The ‘Fury’ Sherman has been a wonderful ambassador the museum. It is followed by the Copeman family’s M4A2, it also appeared in the movie, and a tidy M18 Hellcat.
The ‘Fury’ Sherman has been a wonderful ambassador the museum. It is followed by the Copeman family’s M4A2, it also appeared in the movie, and a tidy M18 Hellcat.

There’s more. Sunday was a special day for the WHO team. My colleague Jack and I enjoyed a lively lunch and a few glasses of vino as guests of the museum. We sat with our friends from Axis Track Services and a visitor from the Australian Armour & Artillery Museum at Cairns. A Royal Tank Regiment colonel was good company and while we were on our best behaviour we intended to have fun. We raised our glasses (and bottles!) as the visiting Shermans went round. Our friends from the recent Armour & Embarkation returned greetings of their own.  Nuff said.

The star of the show remains the much admired Tiger 131.
The star of the show remains the much admired Tiger 131.

The show is a place to catch up with old friends and we had time to admire X-Wing pilot Phil Hodges’ magnificent moustache before he went off to war in the finale wearing his best Afrika Korps shorts. He’ll be back on duty with our reviews team sooner or later.

2016 is the year to commemorate a century of tanks in service with the British Army. Challenger 2 meets the MkIV.
2016 is the year to commemorate a century of tanks in service with the British Army. Challenger 2 meets the MkIV.

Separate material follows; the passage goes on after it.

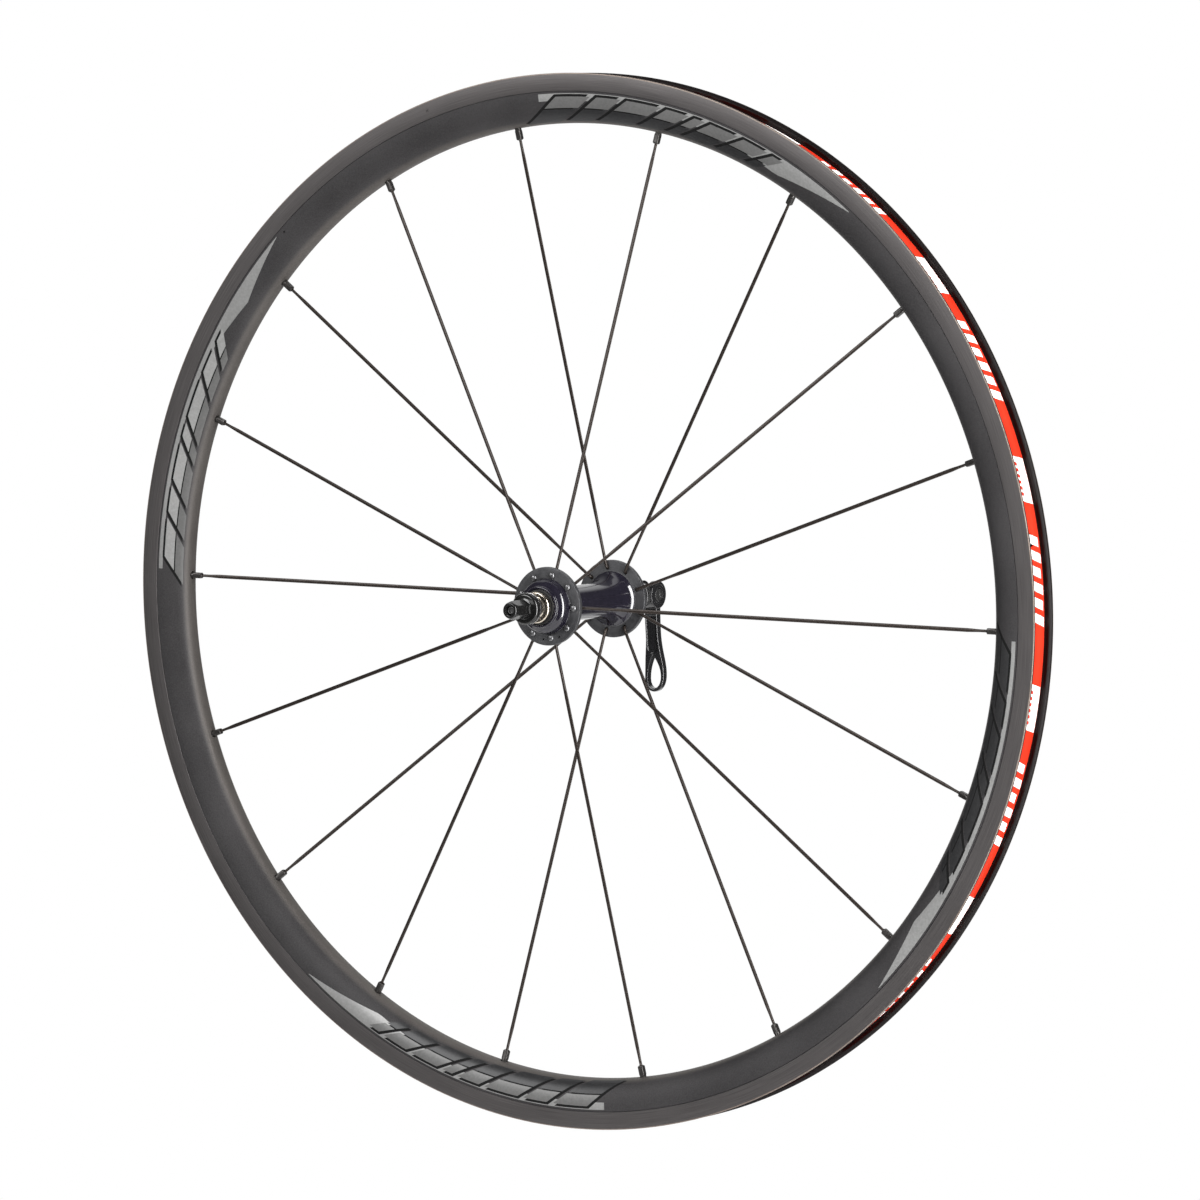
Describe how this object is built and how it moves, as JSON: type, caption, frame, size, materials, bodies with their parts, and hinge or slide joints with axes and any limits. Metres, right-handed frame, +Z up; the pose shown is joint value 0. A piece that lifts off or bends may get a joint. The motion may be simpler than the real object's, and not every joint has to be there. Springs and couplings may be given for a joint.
{
  "type": "bicycle front wheel",
  "caption": "Road bicycle front wheel: deep aluminium clincher rim, bladed radial spokes, turned hub on bearings and a quick-release skewer with a looped lever.",
  "frame": {"origin": "middle of the hub, on the wheel's axis, in the rim's middle plane", "axes": "+Y along the axle towards the lever side of the skewer, +Z up, the rim in the XZ plane"},
  "size_m": [0.634, 0.1656, 0.634],
  "materials": {
    "rim": "dark grey anodised, satin, brake track a little lighter",
    "rim_tape": "bright red tape with pale patches",
    "spoke": "black oxide, satin",
    "nipple": "gunmetal, satin",
    "hub": "gloss black anodised, faintly blue; satin grey flange faces",
    "bearing_steel": "ground steel",
    "seal": "matt black",
    "axle": "black, satin",
    "end_cap": "polished, faintly warm",
    "rod": "drawn steel",
    "clamp_ring": "bright serrated steel",
    "skewer_black": "black anodised, semi-gloss",
    "bush": "moulded polymer, satin",
    "pivot": "dark steel"
  },
  "bodies": {
    "axle": {"axle": "axle", "left_end_cap": "end_cap", "right_end_cap": "end_cap", "left_inner_race": "bearing_steel", "right_inner_race": "bearing_steel"},
    "wheel": {"rim": "rim", "rim_tape": "rim_tape", "hub_shell": "hub", "left_outer_race": "bearing_steel", "left_seal": "seal", "right_outer_race": "bearing_steel", "right_seal": "seal", "spoke_01": "spoke", "spoke_02": "spoke", "spoke_03": "spoke", "spoke_04": "spoke", "spoke_05": "spoke", "spoke_06": "spoke", "spoke_07": "spoke", "spoke_08": "spoke", "spoke_09": "spoke", "spoke_10": "spoke", "spoke_11": "spoke", "spoke_12": "spoke", "spoke_13": "spoke", "spoke_14": "spoke", "spoke_15": "spoke", "spoke_16": "spoke", "spoke_17": "spoke", "spoke_18": "spoke", "nipple_01": "nipple", "nipple_02": "nipple", "nipple_03": "nipple", "nipple_04": "nipple", "nipple_05": "nipple", "nipple_06": "nipple", "nipple_07": "nipple", "nipple_08": "nipple", "nipple_09": "nipple", "nipple_10": "nipple", "nipple_11": "nipple", "nipple_12": "nipple", "nipple_13": "nipple", "nipple_14": "nipple", "nipple_15": "nipple", "nipple_16": "nipple", "nipple_17": "nipple", "nipple_18": "nipple"},
    "left_ball_set": {"left_balls": "bearing_steel"},
    "right_ball_set": {"right_balls": "bearing_steel"},
    "skewer": {"skewer_rod": "rod", "pivot_barrel": "pivot"},
    "nut_ring": {"nut_clamp_ring": "clamp_ring"},
    "nut": {"adjusting_nut": "skewer_black"},
    "clamp_washer": {"clamp_cap": "skewer_black", "cap_clamp_ring": "clamp_ring", "cam_bush": "bush"},
    "lever": {"lever": "skewer_black"}
  },
  "joints": [
    {"name": "wheel_spin", "type": "hinge", "parent": "axle", "child": "wheel", "pos_m": [0, 0, 0], "axis": [0, 1, 0], "continuous": true},
    {"name": "left_cage_spin", "type": "hinge", "parent": "axle", "child": "left_ball_set", "pos_m": [0, -0.0424, 0], "axis": [0, 1, 0], "continuous": true},
    {"name": "right_cage_spin", "type": "hinge", "parent": "axle", "child": "right_ball_set", "pos_m": [0, 0.0424, 0], "axis": [0, 1, 0], "continuous": true},
    {"name": "skewer_turn", "type": "hinge", "parent": "axle", "child": "skewer", "pos_m": [0, 0, 0], "axis": [0, 1, 0], "continuous": true},
    {"name": "nut_spin", "type": "hinge", "parent": "nut_ring", "child": "nut", "pos_m": [0, -0.066, 0], "axis": [0, 1, 0], "range_deg": [-720, 720]},
    {"name": "nut_advance", "type": "slide", "parent": "skewer", "child": "nut_ring", "axis": [0, 1, 0], "range_m": [-0.0017, 0.0017]},
    {"name": "lever_pivot", "type": "hinge", "parent": "skewer", "child": "lever", "pos_m": [0, 0.077, 0], "axis": [1, 0, 0], "range_deg": [0, 170]},
    {"name": "clamp_release", "type": "slide", "parent": "skewer", "child": "clamp_washer", "axis": [0, 1, 0], "range_m": [0, 0.0012]}
  ],
  "couplings": [
    {"joint": "left_cage_spin", "follows": "wheel_spin", "ratio": 0.6},
    {"joint": "right_cage_spin", "follows": "wheel_spin", "ratio": 0.6},
    {"joint": "nut_advance", "follows": "nut_spin", "m_per_rad": 0.00012732},
    {"joint": "clamp_release", "follows": "lever_pivot", "m_per_rad": 0.0003943}
  ]
}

Make no bones about it; I really love Tankfest. It has a particular presentation style founded on the quiet confidence of the Tank Museum’s staff and trustees backed up by the work of tireless volunteers. The collection is unmatched and the museum’s future seems bright. Great museums in the UK don’t have to be a stone’s throw from London to be relevant. Tankfest is the museum’s big jolly and it is a very enjoyable experience but the institution means much, much more. The place has depth and authority mere money cannot buy. The two day event is a celebration of all this and I am looking forward to the next one already.